Some go for the amazing fishing at Langara Lodge, others take out second mortgages and rent cars, and the lucky ones go by the sailboat Island Roamer of Bluewater Adventures.

So it was that a dozen of us set off down the east coast of Moresby island to visit the spirits of the Haidas. Prior to the arrival of Juan Perez in 1774, Captain Cook and Yankee traders there were about 100,000 Haidas living here. Smallpox wiped out most of them, but when these intrepid people were almost a footnote to history they were saved by a determined stand at the 1985 Lyell Island logging standoff, which led to the founding of the Gwaii Haanas park.

Big men at the barricades, the Haida activist Guujaaw among them, and artists including Bill Reid, whose mother was Haida, made it happen. Other characters such as Island Roamer’s entertaining captain Brian Falconer, with his passion for the islands and their nature, opened our eyes to the wonders on these shores.

We landed by Zodiac at secluded coves each with a deserted village, house timbers covered with thick moss. Totem poles, once the regal frontage of every Haida waterfront, were decayed if not collapsed. Haida watchmen, one in a handsome cedar hat, who are guardians of the park, gave us warm welcomes and licence to wander sacred sites, the most compelling being SGang Gwaay in the far south.

The village on this UNESCO World Heritage site was known as Ninstints, meaning “the one who is two” as the chief was so great he was equal to two men.

We walked in forests of cedar, sitka and hemlock, many of them giants that had escaped logging, stopping frequently for Island Roamer’s two guides to explain flora and fauna never seen on the mainland.

At sea we got close to humpback whales, stood off rocks with a sea lion colony, and marveled at tufted puffins and kingfishers, as well as red-footed guillemots running across calm seas.

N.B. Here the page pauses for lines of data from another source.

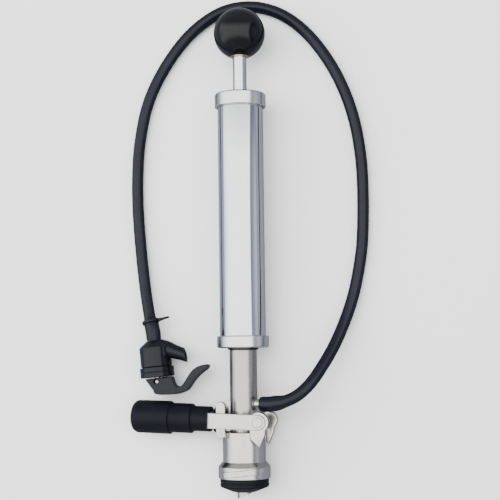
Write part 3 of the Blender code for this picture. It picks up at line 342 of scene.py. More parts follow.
def turned(name, outline, matrix, finish=None, sides=96):
    """A body turned about local Z; an outline with no end on the axis is closed to a ring."""
    bm = bmesh.new()
    rings = []
    for radius, height in outline:
        if radius == 0:
            rings.append([bm.verts.new((0, 0, height))])
            continue
        turn = [2 * math.pi * i / sides for i in range(sides)]
        rings.append([bm.verts.new((radius * math.cos(a), radius * math.sin(a), height)) for a in turn])
    for ring, following in zip(rings, rings[1:] + rings[:1]):
        for i in range(sides):
            j = (i + 1) % sides
            if len(ring) == 1 and len(following) == 1:
                break
            if len(ring) == 1:
                bm.faces.new((ring[0], following[j], following[i]))
            elif len(following) == 1:
                bm.faces.new((ring[i], ring[j], following[0]))
            else:
                bm.faces.new((ring[i], ring[j], following[j], following[i]))
    return piece(name, bm, matrix, finish)


def prism(name, outline, low, high, matrix, along="Y", finish=None):
    """A flat outline given depth: (X, Z) points along local Y, or (X, Y) points along local Z."""
    def point(a, b, depth):
        return (a, depth, b) if along == "Y" else (a, b, depth)

    bm = bmesh.new()
    near = [bm.verts.new(point(a, b, low)) for a, b in outline]
    far = [bm.verts.new(point(a, b, high)) for a, b in outline]
    bm.faces.new(near)
    bm.faces.new(list(reversed(far)))
    for i in range(len(outline)):
        j = (i + 1) % len(outline)
        bm.faces.new((near[j], near[i], far[i], far[j]))
    return piece(name, bm, matrix, finish)


def applied(thing):
    """Apply the piece's modifiers to its mesh."""
    bpy.context.view_layer.update()
    graph = bpy.context.evaluated_depsgraph_get()
    mesh = bpy.data.meshes.new_from_object(thing.evaluated_get(graph))
    thing.modifiers.clear()
    thing.data = mesh
    return thing


def bevelled(thing, width, angle=40, segments=3):
    modifier = thing.modifiers.new("bevel", "BEVEL")
    modifier.width = width
    modifier.segments = segments
    modifier.limit_method = "ANGLE"
    modifier.angle_limit = math.radians(angle)
    return applied(thing)


def joined(thing, operation, *tools):
    """Union, cut or intersect the piece with the tools, which are used up."""
    for tool in tools:
        modifier = thing.modifiers.new(tool.name, "BOOLEAN")
        modifier.operation = operation
        modifier.solver = "EXACT"
        modifier.object = tool
    applied(thing)
    for tool in tools:
        bpy.data.objects.remove(tool, do_unlink=True)
    smooth(thing)
    return thing


def rod(name, radius, low, high, matrix, sides=48):
    return turned(name, [(0, low), (radius, low), (radius, high), (0, high)], matrix, None, sides)


def along_y(matrix, x, z, side):
    """A frame at (x, 0, z) whose Z points along local Y, to the near (-1) or far (+1) side."""
    return matrix @ Matrix.Translation((x, 0, z)) @ Matrix.Rotation(-side * math.pi / 2, 4, "X")


def stands_for(thing, node, body):
    thing.name = f"{node}_shown"
    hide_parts(node)
    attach(thing, body)


def paint(thing, finish):
    thing.data.materials.clear()
    thing.data.materials.append(finish)


# ---- shared shader effects ----

def new_group(name, inputs, outputs):
    group = bpy.data.node_groups.new(name, "ShaderNodeTree")
    for label, kind, default in inputs:
        socket = group.interface.new_socket(label, in_out="INPUT", socket_type=kind)
        if default is not None:
            socket.default_value = default
    for label, kind in outputs:
        group.interface.new_socket(label, in_out="OUTPUT", socket_type=kind)
    start = group.nodes.new("NodeGroupInput")
    end = group.nodes.new("NodeGroupOutput")
    return group, start, end


def stretched_noise(group, start, scale, detail, factors):
    """Noise over the object's own coordinates, stretched by the three factors."""
    place = group.nodes.new("ShaderNodeTexCoord")
    mapping = group.nodes.new("ShaderNodeMapping")
    mapping.inputs["Scale"].default_value = factors
    noise = group.nodes.new("ShaderNodeTexNoise")
    noise.inputs["Detail"].default_value = detail
    group.links.new(place.outputs["Object"], mapping.inputs["Vector"])
    group.links.new(mapping.outputs["Vector"], noise.inputs["Vector"])
    group.links.new(start.outputs[scale], noise.inputs["Scale"])
    return noise


def spread(group, value, low, high):
    ramp = group.nodes.new("ShaderNodeMapRange")
    ramp.inputs["From Min"].default_value = low
    ramp.inputs["From Max"].default_value = high
    group.links.new(value, ramp.inputs["Value"])
    return ramp


def turning_marks_group():
    """Fine rings round the local Z axis, as left by turning or by polishing on a lathe."""
    group, start, end = new_group(
        "turning_marks",
        [("Scale", "NodeSocketFloat", 900.0), ("Roughness", "NodeSocketFloat", 0.2),
         ("Variation", "NodeSocketFloat", 0.1)],
        [("Roughness", "NodeSocketFloat"), ("Height", "NodeSocketFloat")])
    noise = stretched_noise(group, start, "Scale", 3.0, (0.015, 0.015, 1.0))
    ramp = spread(group, noise.outputs["Fac"], 0.3, 0.7)
    centred = group.nodes.new("ShaderNodeMath")
    centred.operation = "SUBTRACT"
    centred.inputs[1].default_value = 0.5
    scaled = group.nodes.new("ShaderNodeMath")
    scaled.operation = "MULTIPLY_ADD"
    group.links.new(ramp.outputs["Result"], centred.inputs[0])
    group.links.new(centred.outputs[0], scaled.inputs[0])
    group.links.new(start.outputs["Variation"], scaled.inputs[1])
    group.links.new(start.outputs["Roughness"], scaled.inputs[2])
    group.links.new(scaled.outputs[0], end.inputs["Roughness"])
    group.links.new(ramp.outputs["Result"], end.inputs["Height"])
    return group


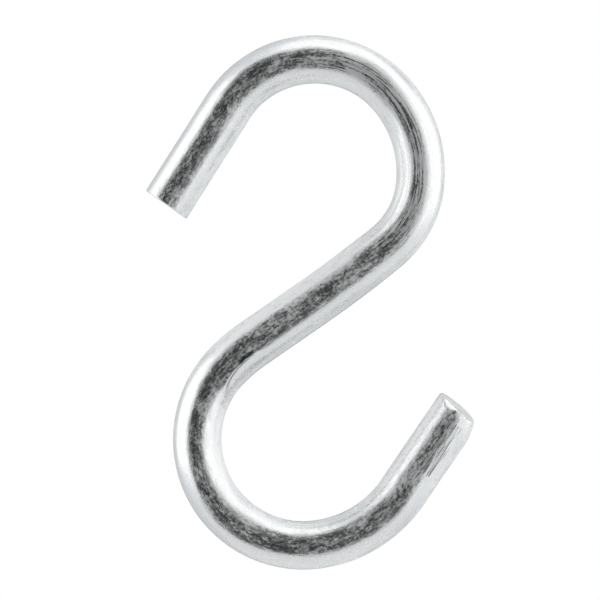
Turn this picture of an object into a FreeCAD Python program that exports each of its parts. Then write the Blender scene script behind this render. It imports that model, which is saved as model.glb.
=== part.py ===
"""Open S-hook for a trailer's safety chain: one length of round steel bar, sheared to length
and bent into two hooks that open on opposite sides.

Millimetres. +X runs across the hook towards the lower tip, +Y through the bar's thickness
towards the back, and +Z up the load line. The origin is the upper seat: the middle of the
upper hook's inside, where the eye that carries the hook bears. The centre of the lower seat
hangs straight below the centre of the upper one.
"""
import FreeCAD, Part
import cmath
import math
import os

BAR_DIAMETER = 9.525        # 3/8 in round bar
SHEAR_ALLOWANCE = 3.0       # extra length on each leg, which the shear cuts off
EDGE_ROUND = 0.4            # the rim of each sheared end

# The bending schedule, from the upper tip to the lower. A straight gives its length. A bend
# gives the radius of the bar's centre line and the degrees it turns, anticlockwise positive
# as seen from the front.
SCHEDULE = {
    "upper_leg": {"length": 22.4},
    "upper_seat": {"radius": 19.8, "turn": -107.5},
    "upper_back": {"radius": 23.1, "turn": -45.0},
    "upper_neck": {"radius": 18.1, "turn": -46.0},
    "shank_bow": {"radius": 235.0, "turn": -4.5},
    "shank": {"length": 13.5},
    "lower_neck": {"radius": 34.0, "turn": 10.5},
    "lower_seat": {"radius": 20.5, "turn": 139.5},
    "lower_back": {"radius": 23.6, "turn": 51.0},
    "lower_leg": {"length": 19.7},
}

# How far each sheared end is off square, in degrees: turned in the hook's plane,
# anticlockwise positive, and leaning to face the front.
UPPER_SHEAR = {"skew": -2.5, "lean": 0.0}
LOWER_SHEAR = {"skew": -6.0, "lean": 7.0}


def in_space(place, depth=0.0):
    """The vector of a place in the hook's plane, which is held as the complex number x + iz."""
    return FreeCAD.Vector(place.real, depth, place.imag)


def straight(place, heading, length):
    """A straight run of the centre line, and where it ends."""
    end = place + length * heading
    return Part.LineSegment(in_space(place), in_space(end)).toShape(), end


def bend(place, heading, radius, turn):
    """A bend of the centre line, where it ends, its heading there, and its centre."""
    centre = place + math.copysign(radius, turn) * 1j * heading
    spoke = place - centre
    half = cmath.rect(1.0, math.radians(turn / 2))
    middle, end = centre + spoke * half, centre + spoke * half ** 2
    arc = Part.Arc(in_space(place), in_space(middle), in_space(end)).toShape()
    return arc, end, heading * half ** 2, centre


def walk(place, heading):
    """Follows the schedule: its edges, each bend's centre, and where and how it ends."""
    edges, centres = [], {}
    for name, step in SCHEDULE.items():
        if "length" in step:
            edge, place = straight(place, heading, **step)
        else:
            edge, place, heading, centres[name] = bend(place, heading, **step)
        edges.append(edge)
    return edges, centres, place, heading


def hanging_start():
    """Where the upper tip is, and its heading, on a hook that hangs true from the origin."""
    _, centres, _, _ = walk(0j, 1 + 0j)
    load_line = centres["upper_seat"] - centres["lower_seat"]
    heading = 1j * abs(load_line) / load_line
    seat_radius = SCHEDULE["upper_seat"]["radius"] - BAR_DIAMETER / 2
    return -1j * seat_radius - centres["upper_seat"] * heading, heading


def bar_along(edges, start, heading, end, end_heading):
    """The round bar swept along the centre line, with the shear's allowance at both ends."""
    lead_in, _ = straight(start - SHEAR_ALLOWANCE * heading, heading, SHEAR_ALLOWANCE)
    lead_out, _ = straight(end, end_heading, SHEAR_ALLOWANCE)
    outer = start - SHEAR_ALLOWANCE * heading
    ring = Part.Circle(in_space(outer), in_space(heading), BAR_DIAMETER / 2).toShape()
    section = Part.Face(Part.Wire([ring]))
    return Part.Wire([lead_in, *edges, lead_out]).makePipe(section).removeSplitter()


def sheared(bar, tip, outward, skew, lean):
    """The bar cut off at the tip, by a face that is skewed and leans as the shear left it."""
    turned = outward * cmath.rect(1.0, math.radians(skew))
    across = math.cos(math.radians(lean))
    facing = in_space(across * turned, -math.sin(math.radians(lean)))
    waste = Part.makeCylinder(BAR_DIAMETER, 3 * SHEAR_ALLOWANCE, in_space(tip), facing)
    return bar.cut(waste)


def rounded_ends(bar):
    """The bar with the rims of its two flat ends rounded."""
    flats = [face for face in bar.Faces if isinstance(face.Surface, Part.Plane)]
    rims = [edge for face in flats for edge in face.Edges]
    return bar.makeFillet(EDGE_ROUND, rims)


def s_hook():
    start, heading = hanging_start()
    edges, _, end, end_heading = walk(start, heading)
    bar = bar_along(edges, start, heading, end, end_heading)
    bar = sheared(bar, start, -heading, **UPPER_SHEAR)
    bar = sheared(bar, end, end_heading, **LOWER_SHEAR)
    return rounded_ends(bar), sum(edge.Length for edge in edges)


def main():
    hook, length = s_hook()
    section = math.pi * BAR_DIAMETER ** 2 / 4
    print(f"bar {length:.1f} mm long; volume {hook.Volume:.0f} mm3, "
          f"section times length {section * length:.0f} mm3; valid {hook.isValid()}")
    os.makedirs("parts", exist_ok=True)
    hook.exportStep("parts/s_hook.step")


main()
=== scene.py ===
"""Looks of the open S-hook: one bent bar of bright zinc-plated steel, hanging over a pale floor
in a white studio with three soft boxes. Metres, in the part's own frame: +X across the hook,
+Y to the back, +Z up the load line, and the origin at the upper seat."""

import cmath
import math

import bmesh
import bpy
from mathutils import Matrix, Vector, noise


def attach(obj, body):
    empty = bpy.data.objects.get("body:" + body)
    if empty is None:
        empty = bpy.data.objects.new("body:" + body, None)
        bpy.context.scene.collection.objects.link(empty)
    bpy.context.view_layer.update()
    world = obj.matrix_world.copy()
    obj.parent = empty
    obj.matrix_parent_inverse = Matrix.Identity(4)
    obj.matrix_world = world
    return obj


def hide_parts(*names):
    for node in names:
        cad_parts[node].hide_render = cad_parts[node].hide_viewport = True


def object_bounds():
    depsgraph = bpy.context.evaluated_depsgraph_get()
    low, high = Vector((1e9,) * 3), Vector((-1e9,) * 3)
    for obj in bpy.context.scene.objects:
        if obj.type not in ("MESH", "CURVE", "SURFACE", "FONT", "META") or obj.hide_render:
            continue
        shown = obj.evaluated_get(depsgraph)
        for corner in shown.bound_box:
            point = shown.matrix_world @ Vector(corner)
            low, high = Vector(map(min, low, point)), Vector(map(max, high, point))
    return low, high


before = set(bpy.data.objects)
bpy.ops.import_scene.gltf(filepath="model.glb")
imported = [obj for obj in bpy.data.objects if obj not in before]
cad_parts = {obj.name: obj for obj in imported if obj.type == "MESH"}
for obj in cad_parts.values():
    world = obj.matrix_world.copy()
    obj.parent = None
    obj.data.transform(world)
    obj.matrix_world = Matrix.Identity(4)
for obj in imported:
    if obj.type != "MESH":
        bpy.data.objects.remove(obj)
cad_low, cad_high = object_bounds()

MM = 0.001
BAR_RADIUS = 9.525 * MM / 2

# The bending schedule, from the upper tip to the lower. A straight gives its length. A bend
# gives the radius of the bar's centre line and the degrees it turns, anticlockwise positive
# as seen from the front.
SCHEDULE = {
    "upper_leg": {"length": 22.4 * MM},
    "upper_seat": {"radius": 19.8 * MM, "turn": -107.5},
    "upper_back": {"radius": 23.1 * MM, "turn": -45.0},
    "upper_neck": {"radius": 18.1 * MM, "turn": -46.0},
    "shank_bow": {"radius": 235.0 * MM, "turn": -4.5},
    "shank": {"length": 13.5 * MM},
    "lower_neck": {"radius": 34.0 * MM, "turn": 10.5},
    "lower_seat": {"radius": 20.5 * MM, "turn": 139.5},
    "lower_back": {"radius": 23.6 * MM, "turn": 51.0},
    "lower_leg": {"length": 19.7 * MM},
}
UPPER_TIP = complex(-28.346, -24.540) * MM
UPPER_HEADING = cmath.rect(1.0, math.radians(60.007))

AROUND = 144                # faces round the bar
ROW = 0.44 * MM             # length of a row of faces along the bar
TIP_ROW = 1.1 * MM          # the last row at each tip, which the rounded rim takes up
RIM_FACES = 7               # faces across the rounding of a rim
FACE_RINGS = 11             # rings of faces on each sheared end
SHEAR_REACH = 5.2 * MM      # how far from its end the slant of a sheared end dies out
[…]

The Zodiac trips were always an adventure, such as the time a big black bear was spotted near the shore, busily turning over rocks looking for lunch. He ignored us completely, although we were maybe 40 metres away, and at one point laid down for a quick nap at water’s edge. Almost overhead an eagle in a tree made shrill calls to its mate, deer grazed nearby, a kingfisher swooped low in search of prey, and ravens circled. This was the nature we came for.

There were fun times too, such as the visit to Hotsprings Island where we bathed in hot pools. The Haidas used to bathe naked, as did Guujaaw when he escorted dignitaries to the island 25 years ago. These days swimsuits are the rule, as missionaries would have liked, and while nobody objected, it was one aspect of the experience worthy of debate.

Another day we anchored at Rose Harbor, a former whaling station on the edge of an old growth forest and Haida village sites, now home to three B&B’s where kayakers also camp and dine at Susan’s or on Thai food next door. Susan has a remarkable garden and a grain grinder fashioned from an exercise bike. Rustic only begins to describe her place, but it is perfect for the setting on this pretty little cove.

Then Tanu, where we walked silently on shores which once fronted fine longhouses, now broken by time. At a headland is the resting place of Bill Reid’s ashes; his mother was from this island. The artist Emily Carr came here twice.

Island Roamer headed north to Skedans, where Emily Carr also painted. In her early visits there would have been stout cedar houses with people living there, and many poles topped with eagles and ravens, as well as mortuary poles where the bodies of chiefs were placed atop in bentwood boxes. What we experienced was moving and profound and let us grasp the significance of what was lost.

Days were often long with early starts to go kayaking in search of river otters, and Island Roamer’s course occasionally deviated as Falconer searched, usually successfully, for humpbacks. Some passengers hardly ever got out of their rubber boots (ranging from Hunters to my $13 Wal-Marts) while others enjoyed the salon and its library.

Meals were excellent, some of them featuring fish caught from the deck, and the accommodation snug but adequate.

If you go:

Island Roamer, a 20-metre ketch, is one of three vessels operated by Bluewater Adventures, based in North Vancouver. The eight-day Haida Gwaii trip costs $4,400 per person. Extra are flights to and from Sandspit, where trips begin and end. You can also take BC Ferries from Port Hardy via the Inside Passage to Prince Rupert, then across to Skidegate.

Also included was a visit to the Haida Heritage Centre at Skidegate, with its totem poles and canoes, and on the waterfront the totem carved by Bill Reid.

For further information, and enjoyment, visit the Royal BC Museum in Victoria for its extensive displays on aboriginal culture and art, and the Museum of Anthropology at UBC.